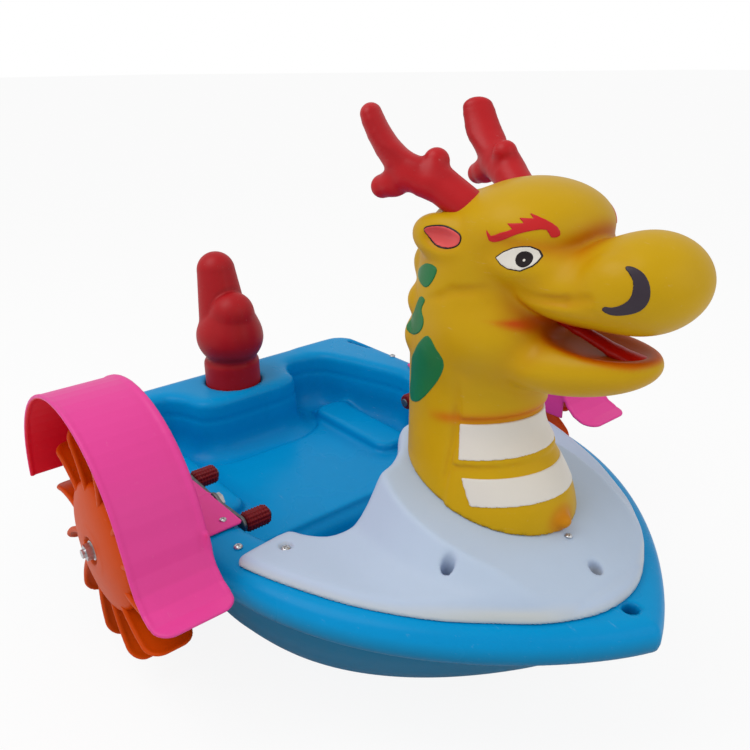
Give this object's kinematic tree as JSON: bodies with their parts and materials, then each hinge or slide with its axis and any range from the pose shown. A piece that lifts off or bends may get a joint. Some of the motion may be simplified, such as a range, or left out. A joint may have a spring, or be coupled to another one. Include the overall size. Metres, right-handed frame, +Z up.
{
  "type": "pedal boat",
  "caption": "Child's paddle boat for one rider: moulded tub hull, dragon figurehead on a bow cover, and a hand-cranked side paddle wheel under each fender.",
  "frame": {"origin": "centre of the footprint, at the level of the hull's flat bottom", "axes": "+X to the bow, +Y to port, +Z up"},
  "size_m": [1.32, 1.15, 0.9703],
  "materials": {
    "hull_blue": "smooth moulded polyethylene",
    "cover_white": "smooth moulded polyethylene",
    "dragon_yellow": "smooth moulded polyethylene with sprayed orange shading",
    "antler_red": "smooth moulded polyethylene",
    "fender_pink": "smooth moulded polyethylene",
    "paddle_orange": "smooth moulded polyethylene",
    "grip_red": "ribbed",
    "crank_metal": "satin",
    "nylon": "satin",
    "black_rubber": "matt",
    "steel": "bright"
  },
  "bodies": {
    "boat": {"hull": "hull_blue", "drain_plug": "black_rubber", "drain_plug_seal": "black_rubber", "bow_cover": "cover_white", "bow_cover_screws": "steel", "neck_screw": "steel", "dragon_head": "dragon_yellow", "antler_right": "antler_red", "antler_left": "antler_red", "tail": "antler_red", "deck_rivets": "steel", "fender_right": "fender_pink", "fender_left": "fender_pink", "fender_screws_right": "steel", "fender_screws_left": "steel", "bearing_right": "nylon", "bearing_left": "nylon"},
    "paddle_right": {"paddle_wheel_right": "paddle_orange", "axle_right": "steel", "hub_washer_right": "steel", "hub_nut_right": "steel", "crank_arm_right": "crank_metal", "thrust_washer_right": "nylon", "crank_nut_right": "steel"},
    "paddle_left": {"paddle_wheel_left": "paddle_orange", "axle_left": "steel", "hub_washer_left": "steel", "hub_nut_left": "steel", "crank_arm_left": "crank_metal", "thrust_washer_left": "nylon", "crank_nut_left": "steel"},
    "front_grip_right": {"grip_front_right": "grip_red"},
    "rear_grip_right": {"grip_rear_right": "grip_red"},
    "front_grip_left": {"grip_front_left": "grip_red"},
    "rear_grip_left": {"grip_rear_left": "grip_red"}
  },
  "joints": [
    {"name": "paddle_right_spin", "type": "hinge", "parent": "boat", "child": "paddle_right", "pos_m": [-0.088, -0.45, 0.262], "axis": [0, 1, 0], "continuous": true},
    {"name": "paddle_left_spin", "type": "hinge", "parent": "boat", "child": "paddle_left", "pos_m": [-0.088, 0.45, 0.262], "axis": [0, 1, 0], "continuous": true},
    {"name": "front_grip_right_spin", "type": "hinge", "parent": "paddle_right", "child": "front_grip_right", "pos_m": [0.01, -0.285, 0.262], "axis": [0, 1, 0], "continuous": true},
    {"name": "rear_grip_right_spin", "type": "hinge", "parent": "paddle_right", "child": "rear_grip_right", "pos_m": [-0.186, -0.285, 0.262], "axis": [0, 1, 0], "continuous": true},
    {"name": "front_grip_left_spin", "type": "hinge", "parent": "paddle_left", "child": "front_grip_left", "pos_m": [0.01, 0.285, 0.262], "axis": [0, 1, 0], "continuous": true},
    {"name": "rear_grip_left_spin", "type": "hinge", "parent": "paddle_left", "child": "rear_grip_left", "pos_m": [-0.186, 0.285, 0.262], "axis": [0, 1, 0], "continuous": true}
  ]
}
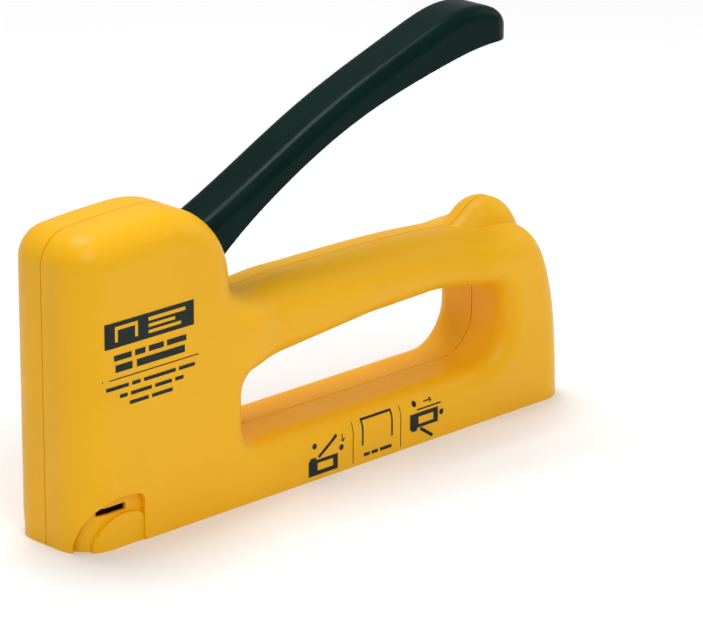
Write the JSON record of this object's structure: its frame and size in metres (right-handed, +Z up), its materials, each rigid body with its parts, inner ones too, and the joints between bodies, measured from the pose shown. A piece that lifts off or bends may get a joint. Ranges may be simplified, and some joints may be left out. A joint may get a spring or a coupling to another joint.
{
  "type": "staple gun",
  "caption": "hand-squeezed staple gun with a yellow two-shell body, finger loop, dark pressed-steel lever, sprung striker and a staple rail that pulls out at the tail",
  "frame": {"origin": "middle of the underside that the tool stands on, on the parting plane of the two shells", "axes": "+X from the nose, where staples leave, towards the tail; +Z up, away from the work surface; +Y completes the right-handed frame, and the printed side faces -Y"},
  "size_m": [0.1633, 0.027, 0.1045],
  "materials": {
    "yellow_shell": "moulded ABS, satin gloss, fine even grain",
    "dark_green_paint": "stoved enamel on pressed steel, glossy green-black",
    "bright_steel": "hardened strip, lengthwise grain",
    "zinc_steel": "zinc plated, soft sheen",
    "spring_steel": "oiled drawn wire and spring strip",
    "black_rubber": "moulded rubber, matte",
    "white_acetal": "natural acetal, turned",
    "black_cap": "moulded nylon, matte"
  },
  "bodies": {
    "core": {"left_shell": "yellow_shell", "right_shell": "yellow_shell", "housing_screws": "zinc_steel", "core_frame": "zinc_steel", "nose_plate": "bright_steel", "spring_seat": "zinc_steel", "bumper": "black_rubber", "power_spring": "spring_steel", "lever_pin": "bright_steel", "pin_clips": "spring_steel", "lever_bushes": "white_acetal", "return_spring": "spring_steel", "magazine_channel": "bright_steel", "rail_latch": "spring_steel", "latch_rivets": "bright_steel"},
    "lever_body": {"lever": "dark_green_paint", "lift_tongue": "bright_steel", "tongue_rivets": "bright_steel"},
    "striker_body": {"striker": "bright_steel"},
    "magazine": {"feed_rail": "bright_steel", "guide_rod": "bright_steel", "magazine_cap": "black_cap", "pusher_spring": "spring_steel"},
    "follower": {"pusher": "bright_steel"}
  },
  "joints": [
    {"name": "lever_pivot", "type": "hinge", "parent": "core", "child": "lever_body", "pos_m": [-0.04475, 0, 0.059], "axis": [0, 1, 0], "range_deg": [0, 21], "stiffness_Nm_per_rad": 2.5, "springref_deg": -14.32, "deforming": ["return_spring"]},
    {"name": "striker_slide", "type": "slide", "parent": "core", "child": "striker_body", "axis": [0, 0, 1], "range_m": [0, 0.012], "deforming": ["power_spring"]},
    {"name": "magazine_slide", "type": "slide", "parent": "core", "child": "magazine", "axis": [1, 0, 0], "range_m": [0, 0.105]},
    {"name": "pusher_slide", "type": "slide", "parent": "magazine", "child": "follower", "axis": [1, 0, 0], "range_m": [0, 0.1], "stiffness_N_per_m": 25, "springref_m": -0.05, "deforming": ["pusher_spring"]}
  ],
  "couplings": [
    {"joint": "striker_slide", "follows": "lever_pivot", "m_per_rad": 0.0324}
  ]
}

============================================================

▶ **TO BE DONE**
Give the data again, exactly as it stands.

▶ **FULL RESPONSE**
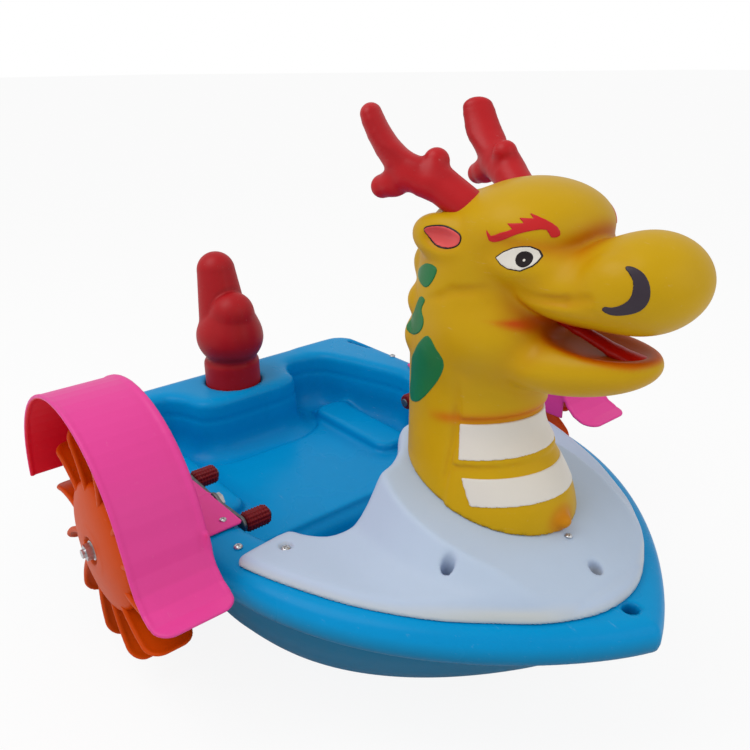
Give this object's kinematic tree as JSON: bodies with their parts and materials, then each hinge or slide with its axis and any range from the pose shown. A piece that lifts off or bends may get a joint. Some of the motion may be simplified, such as a range, or left out. A joint may have a spring, or be coupled to another one. Include the overall size. Metres, right-handed frame, +Z up.
{
  "type": "pedal boat",
  "caption": "Child's paddle boat for one rider: moulded tub hull, dragon figurehead on a bow cover, and a hand-cranked side paddle wheel under each fender.",
  "frame": {"origin": "centre of the footprint, at the level of the hull's flat bottom", "axes": "+X to the bow, +Y to port, +Z up"},
  "size_m": [1.32, 1.15, 0.9703],
  "materials": {
    "hull_blue": "smooth moulded polyethylene",
    "cover_white": "smooth moulded polyethylene",
    "dragon_yellow": "smooth moulded polyethylene with sprayed orange shading",
    "antler_red": "smooth moulded polyethylene",
    "fender_pink": "smooth moulded polyethylene",
    "paddle_orange": "smooth moulded polyethylene",
    "grip_red": "ribbed",
    "crank_metal": "satin",
    "nylon": "satin",
    "black_rubber": "matt",
    "steel": "bright"
  },
  "bodies": {
    "boat": {"hull": "hull_blue", "drain_plug": "black_rubber", "drain_plug_seal": "black_rubber", "bow_cover": "cover_white", "bow_cover_screws": "steel", "neck_screw": "steel", "dragon_head": "dragon_yellow", "antler_right": "antler_red", "antler_left": "antler_red", "tail": "antler_red", "deck_rivets": "steel", "fender_right": "fender_pink", "fender_left": "fender_pink", "fender_screws_right": "steel", "fender_screws_left": "steel", "bearing_right": "nylon", "bearing_left": "nylon"},
    "paddle_right": {"paddle_wheel_right": "paddle_orange", "axle_right": "steel", "hub_washer_right": "steel", "hub_nut_right": "steel", "crank_arm_right": "crank_metal", "thrust_washer_right": "nylon", "crank_nut_right": "steel"},
    "paddle_left": {"paddle_wheel_left": "paddle_orange", "axle_left": "steel", "hub_washer_left": "steel", "hub_nut_left": "steel", "crank_arm_left": "crank_metal", "thrust_washer_left": "nylon", "crank_nut_left": "steel"},
    "front_grip_right": {"grip_front_right": "grip_red"},
    "rear_grip_right": {"grip_rear_right": "grip_red"},
    "front_grip_left": {"grip_front_left": "grip_red"},
    "rear_grip_left": {"grip_rear_left": "grip_red"}
  },
  "joints": [
    {"name": "paddle_right_spin", "type": "hinge", "parent": "boat", "child": "paddle_right", "pos_m": [-0.088, -0.45, 0.262], "axis": [0, 1, 0], "continuous": true},
    {"name": "paddle_left_spin", "type": "hinge", "parent": "boat", "child": "paddle_left", "pos_m": [-0.088, 0.45, 0.262], "axis": [0, 1, 0], "continuous": true},
    {"name": "front_grip_right_spin", "type": "hinge", "parent": "paddle_right", "child": "front_grip_right", "pos_m": [0.01, -0.285, 0.262], "axis": [0, 1, 0], "continuous": true},
    {"name": "rear_grip_right_spin", "type": "hinge", "parent": "paddle_right", "child": "rear_grip_right", "pos_m": [-0.186, -0.285, 0.262], "axis": [0, 1, 0], "continuous": true},
    {"name": "front_grip_left_spin", "type": "hinge", "parent": "paddle_left", "child": "front_grip_left", "pos_m": [0.01, 0.285, 0.262], "axis": [0, 1, 0], "continuous": true},
    {"name": "rear_grip_left_spin", "type": "hinge", "parent": "paddle_left", "child": "rear_grip_left", "pos_m": [-0.186, 0.285, 0.262], "axis": [0, 1, 0], "continuous": true}
  ]
}
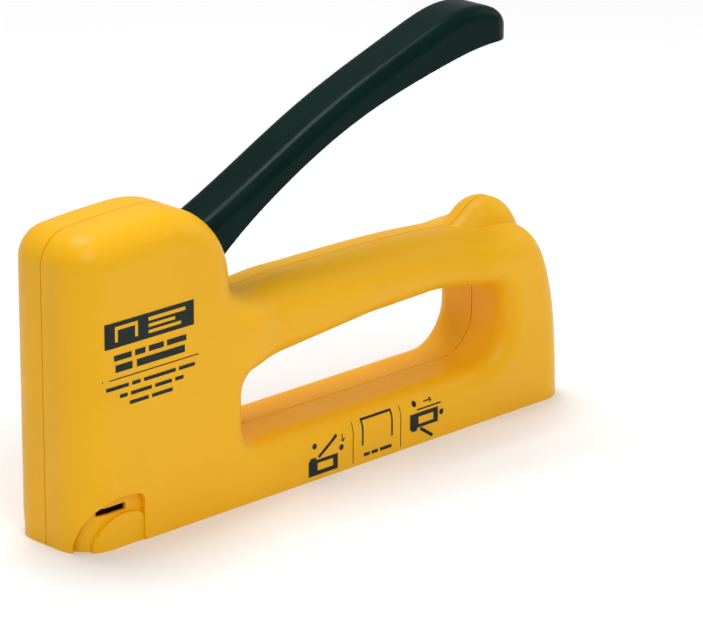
Write the JSON record of this object's structure: its frame and size in metres (right-handed, +Z up), its materials, each rigid body with its parts, inner ones too, and the joints between bodies, measured from the pose shown. A piece that lifts off or bends may get a joint. Ranges may be simplified, and some joints may be left out. A joint may get a spring or a coupling to another joint.
{
  "type": "staple gun",
  "caption": "hand-squeezed staple gun with a yellow two-shell body, finger loop, dark pressed-steel lever, sprung striker and a staple rail that pulls out at the tail",
  "frame": {"origin": "middle of the underside that the tool stands on, on the parting plane of the two shells", "axes": "+X from the nose, where staples leave, towards the tail; +Z up, away from the work surface; +Y completes the right-handed frame, and the printed side faces -Y"},
  "size_m": [0.1633, 0.027, 0.1045],
  "materials": {
    "yellow_shell": "moulded ABS, satin gloss, fine even grain",
    "dark_green_paint": "stoved enamel on pressed steel, glossy green-black",
    "bright_steel": "hardened strip, lengthwise grain",
    "zinc_steel": "zinc plated, soft sheen",
    "spring_steel": "oiled drawn wire and spring strip",
    "black_rubber": "moulded rubber, matte",
    "white_acetal": "natural acetal, turned",
    "black_cap": "moulded nylon, matte"
  },
  "bodies": {
    "core": {"left_shell": "yellow_shell", "right_shell": "yellow_shell", "housing_screws": "zinc_steel", "core_frame": "zinc_steel", "nose_plate": "bright_steel", "spring_seat": "zinc_steel", "bumper": "black_rubber", "power_spring": "spring_steel", "lever_pin": "bright_steel", "pin_clips": "spring_steel", "lever_bushes": "white_acetal", "return_spring": "spring_steel", "magazine_channel": "bright_steel", "rail_latch": "spring_steel", "latch_rivets": "bright_steel"},
    "lever_body": {"lever": "dark_green_paint", "lift_tongue": "bright_steel", "tongue_rivets": "bright_steel"},
    "striker_body": {"striker": "bright_steel"},
    "magazine": {"feed_rail": "bright_steel", "guide_rod": "bright_steel", "magazine_cap": "black_cap", "pusher_spring": "spring_steel"},
    "follower": {"pusher": "bright_steel"}
  },
  "joints": [
    {"name": "lever_pivot", "type": "hinge", "parent": "core", "child": "lever_body", "pos_m": [-0.04475, 0, 0.059], "axis": [0, 1, 0], "range_deg": [0, 21], "stiffness_Nm_per_rad": 2.5, "springref_deg": -14.32, "deforming": ["return_spring"]},
    {"name": "striker_slide", "type": "slide", "parent": "core", "child": "striker_body", "axis": [0, 0, 1], "range_m": [0, 0.012], "deforming": ["power_spring"]},
    {"name": "magazine_slide", "type": "slide", "parent": "core", "child": "magazine", "axis": [1, 0, 0], "range_m": [0, 0.105]},
    {"name": "pusher_slide", "type": "slide", "parent": "magazine", "child": "follower", "axis": [1, 0, 0], "range_m": [0, 0.1], "stiffness_N_per_m": 25, "springref_m": -0.05, "deforming": ["pusher_spring"]}
  ],
  "couplings": [
    {"joint": "striker_slide", "follows": "lever_pivot", "m_per_rad": 0.0324}
  ]
}